“I think the 2016 presidential election has a lot to do with people getting involved in their communities and learning more about local politics and leaders,” said State Senator Tiara Mack about the progressive wins in 2020. “When the spotlight was on local elected officials who had previously gone under the radar, the voters could finally have a real choice in who they elected.”
Mack represents Senate District 6 in Providence, an area that includes Mt. Hope, Southside, Washington Park, Jewelry District and Downtown. She was one of the seven Democrats who abstained in the vote for Senate President at the start of session in January, declining to support Dominick Ruggerio’s reelection bid. Sen Mack is also a member of the RI Political Cooperative.
The following interview has been edited for clarity and length.
Alex Kithes (Motif): You ran for the first time this year. What inspired you to run?
Tiara Mack: I had been advocating at the State House for a few years. While there I didn’t see many people who looked like me making decisions or testifying for legislation.
AK: I’ve known you for a few years, as an activist in a few different spaces, and an organizer and advocate at Planned Parenthood RI. How did this work shape your decision to run, your platform, and your anticipated work as a state senator?
TM: My activism was a huge reason why I decided to run.
AK: You won your primary with nearly 60% of the vote against a pretty established incumbent. What do you believe are the reasons people came out and supported your campaign?
TM: Change. The pandemic highlighted many of the ways the current system fails us. People in my district and across the state and nation felt the need for bold and sweeping change.

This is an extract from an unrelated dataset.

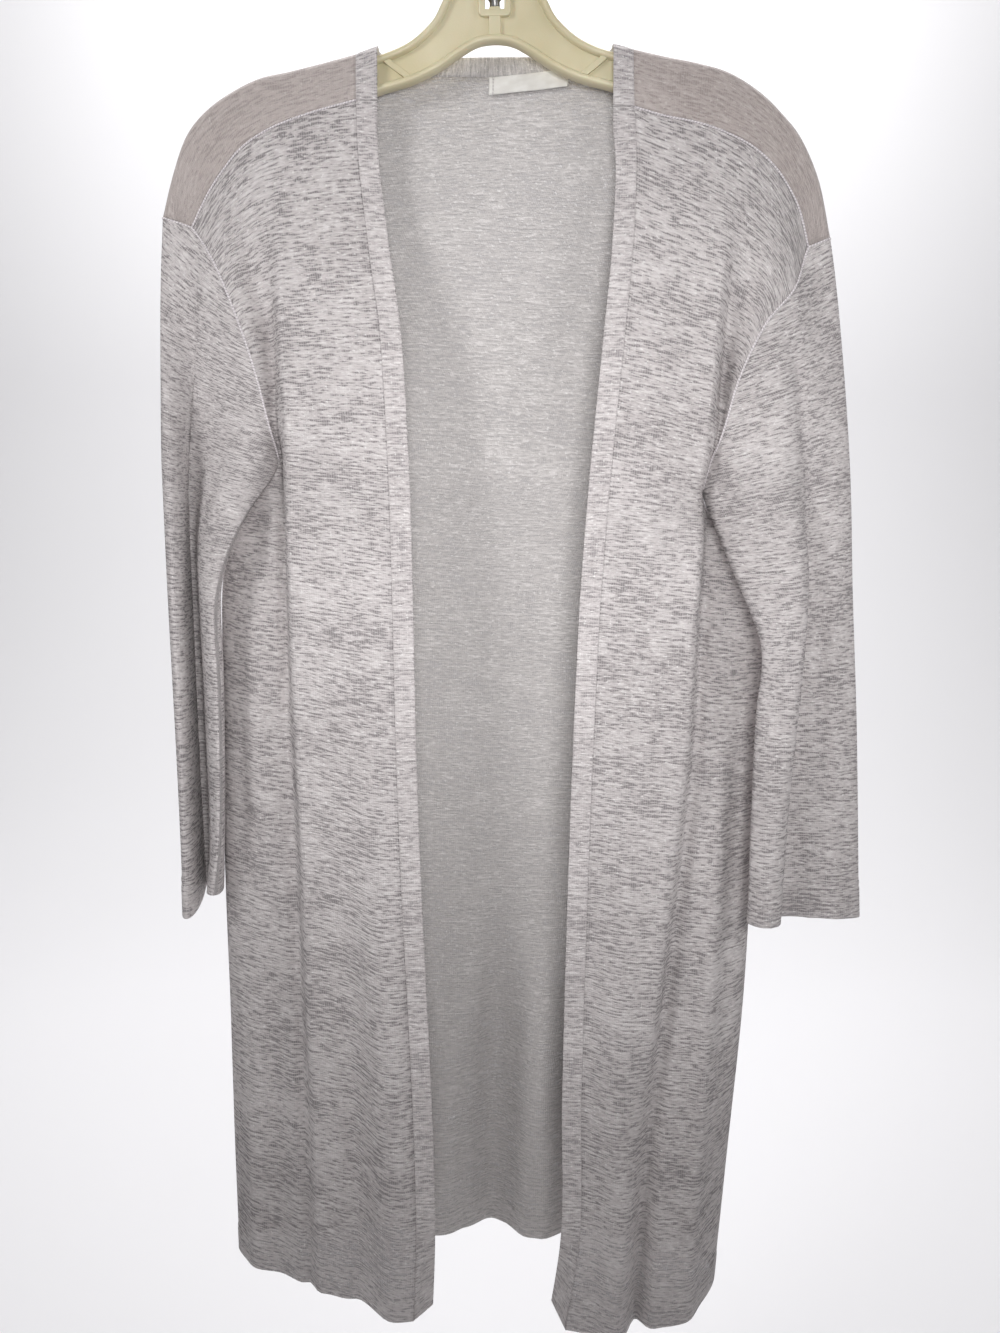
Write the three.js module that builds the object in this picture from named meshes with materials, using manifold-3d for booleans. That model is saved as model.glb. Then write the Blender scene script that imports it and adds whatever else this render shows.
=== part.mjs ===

I knocked on hundreds of doors for months during the pandemic and listened to people who haven’t been reached out to before by an elected official.
AK: More broadly, this year saw a lot of progressive General Assembly wins around the state. What factors do you think were responsible for that? Do you see it as a sign of a changing political climate in Rhode Island?
TM: I think so. We see a lot of people talking about living wages, healthcare for all and education reforms, and it’s not just a few people anymore. I think the 2016 presidential election has a lot to do with people getting involved in their communities and learning more about local politics and leaders.
The RIPC was a great local grassroots effort to not only recruit candidates, but also to keep the community tapped into what was happening across the state and in their districts. When the spotlight was on local elected officials who had previously gone under the radar the voters could finally have a real choice in who they elected.
AK: You abstained in the vote for Senator Ruggerio at the start of session. What motivated this decision? Where do you see existing leadership has failed, and where would different leadership do better?
TM: I haven’t had enough conversations with Senate President Ruggerio. We spoke on the phone once after the Democratic Caucus. Voting for senate leadership is a big deal, and it’s important to know their priorities and values to see if they align with my own. I didn’t want to vote for someone I didn’t know enough about.
AK: Tell me a little about the swearing-in and vote for Senate President. What helped keep you firm in your decision about the leadership vote? What was the feeling in the room for those who opted not to support Ruggerio?
TM: I think the decision to abstain is understood by many. I personally didn’t feel that I had enough conversations with the current leadership to vote for them. We are in the middle of a global pandemic. We have big decisions to make this year and next that will impact all Rhode Islanders. I don’t take that responsibility lightly and I hope over this session I learn more about my senate colleagues and we pass legislation that keeps all of our communities top of mind.
AK: What are you planning on working on this term in the Senate?
TM: Living wage, green justice zone (environment) and healthcare.